> GIVEN EXERCISE
Return each line of the material verbatim.

> RECORDED INFORMATION
========================================

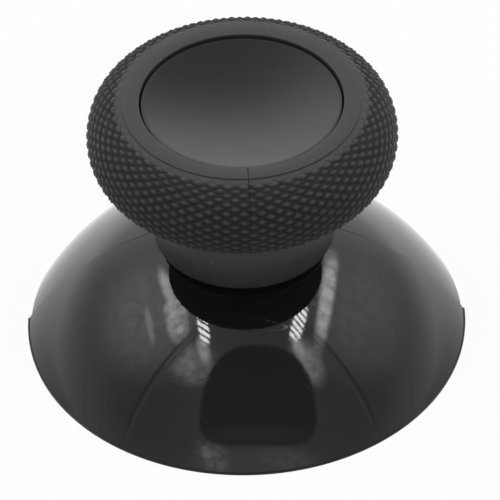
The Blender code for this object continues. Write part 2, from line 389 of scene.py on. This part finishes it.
def makeShell():
    mesh = bmesh.new()
    skirtLayer = mesh.verts.layers.float.new("skirt")
    hidden = underside()
    skirt = outside()
    corners = drawOutline(mesh, hidden + skirt + coreAndDish(), False)
    for corner in corners[len(hidden):len(hidden) + len(skirt) - 1]:
        corner[skirtLayer] = 1
    turnAll(mesh, shell["segments"])
    pressSocketFlats(mesh)
    cutPartingLine(mesh, skirtLayer)
    fitMouldHalves(mesh, skirtLayer)
    for face in mesh.faces:
        middle = face.calc_center_median()
        if middle.z > dishEdgeZ - mm and middle.xy.length < head["dishRadius"] - head["bondGap"]:
            face.material_index = 1
    made = makeObject(mesh, "shell", shell["sharpAngle"])
    joinRibs(made)
    return made


# Soft grip: the ring with its barrel, knurled tyre and plain land

grip = {
    "sharpAngle": 60,
    "knurlCount": 54,
    "columnsPerPitch": 10,
    "rowCount": 25,
    "stepsPerRow": 4,
    "topPull": 1.3 * mm,
    "shoulderPull": 1.4 * mm,
    "flankPull": 0.68 * mm,
    "footPull": 1.23 * mm,
    "footAngle": math.radians(89),
    "ridgeShare": 0.3,
    "pointShare": 0.94,
    "fadeStart": 1.15,
    "landFadeRows": 2.2,
    "footFadeRows": 2,
    "collarRound": 0.07 * mm,
    "landInnerRound": 0.07 * mm,
    "landOuterRound": 0.035 * mm,
    "partingAngle": math.radians(-87.5),
    "partingHalfWidth": 0.03 * mm,
    "partingDepth": 0.05 * mm,
    "partingLowZ": 14.6 * mm,
    "partingSearch": 0.4 * mm,
}


def tyreLine():
    # the points of the knurling, from beside the land round the tyre to its flat underside
    top = Vector((head["landRadius"], landZ - head["landStep"]))
    widest = Vector((tyreRadius, tyreZ))
    foot = Vector((head["footRadius"], undersideZ))
    footWay = Vector((math.sin(grip["footAngle"]), math.cos(grip["footAngle"])))
    upper = interpolate_bezier(top, top + Vector((grip["topPull"], 0)),
                               widest + Vector((0, grip["shoulderPull"])), widest, 60)
    lower = interpolate_bezier(widest, widest - Vector((0, grip["flankPull"])),
                               foot + footWay * grip["footPull"], foot, 60)
    points = [tuple(point)[:2] for point in upper + lower[1:]]
    return evenlySpaced(points, grip["rowCount"] * grip["stepsPerRow"])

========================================

> REPLY
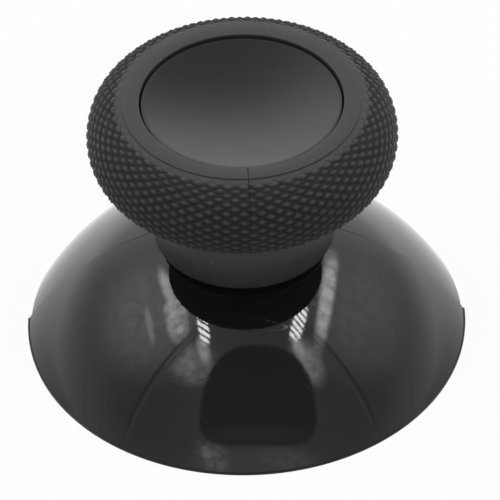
The Blender code for this object continues. Write part 2, from line 389 of scene.py on. This part finishes it.
def makeShell():
    mesh = bmesh.new()
    skirtLayer = mesh.verts.layers.float.new("skirt")
    hidden = underside()
    skirt = outside()
    corners = drawOutline(mesh, hidden + skirt + coreAndDish(), False)
    for corner in corners[len(hidden):len(hidden) + len(skirt) - 1]:
        corner[skirtLayer] = 1
    turnAll(mesh, shell["segments"])
    pressSocketFlats(mesh)
    cutPartingLine(mesh, skirtLayer)
    fitMouldHalves(mesh, skirtLayer)
    for face in mesh.faces:
        middle = face.calc_center_median()
        if middle.z > dishEdgeZ - mm and middle.xy.length < head["dishRadius"] - head["bondGap"]:
            face.material_index = 1
    made = makeObject(mesh, "shell", shell["sharpAngle"])
    joinRibs(made)
    return made


# Soft grip: the ring with its barrel, knurled tyre and plain land

grip = {
    "sharpAngle": 60,
    "knurlCount": 54,
    "columnsPerPitch": 10,
    "rowCount": 25,
    "stepsPerRow": 4,
    "topPull": 1.3 * mm,
    "shoulderPull": 1.4 * mm,
    "flankPull": 0.68 * mm,
    "footPull": 1.23 * mm,
    "footAngle": math.radians(89),
    "ridgeShare": 0.3,
    "pointShare": 0.94,
    "fadeStart": 1.15,
    "landFadeRows": 2.2,
    "footFadeRows": 2,
    "collarRound": 0.07 * mm,
    "landInnerRound": 0.07 * mm,
    "landOuterRound": 0.035 * mm,
    "partingAngle": math.radians(-87.5),
    "partingHalfWidth": 0.03 * mm,
    "partingDepth": 0.05 * mm,
    "partingLowZ": 14.6 * mm,
    "partingSearch": 0.4 * mm,
}


def tyreLine():
    # the points of the knurling, from beside the land round the tyre to its flat underside
    top = Vector((head["landRadius"], landZ - head["landStep"]))
    widest = Vector((tyreRadius, tyreZ))
    foot = Vector((head["footRadius"], undersideZ))
    footWay = Vector((math.sin(grip["footAngle"]), math.cos(grip["footAngle"])))
    upper = interpolate_bezier(top, top + Vector((grip["topPull"], 0)),
                               widest + Vector((0, grip["shoulderPull"])), widest, 60)
    lower = interpolate_bezier(widest, widest - Vector((0, grip["flankPull"])),
                               foot + footWay * grip["footPull"], foot, 60)
    points = [tuple(point)[:2] for point in upper + lower[1:]]
    return evenlySpaced(points, grip["rowCount"] * grip["stepsPerRow"])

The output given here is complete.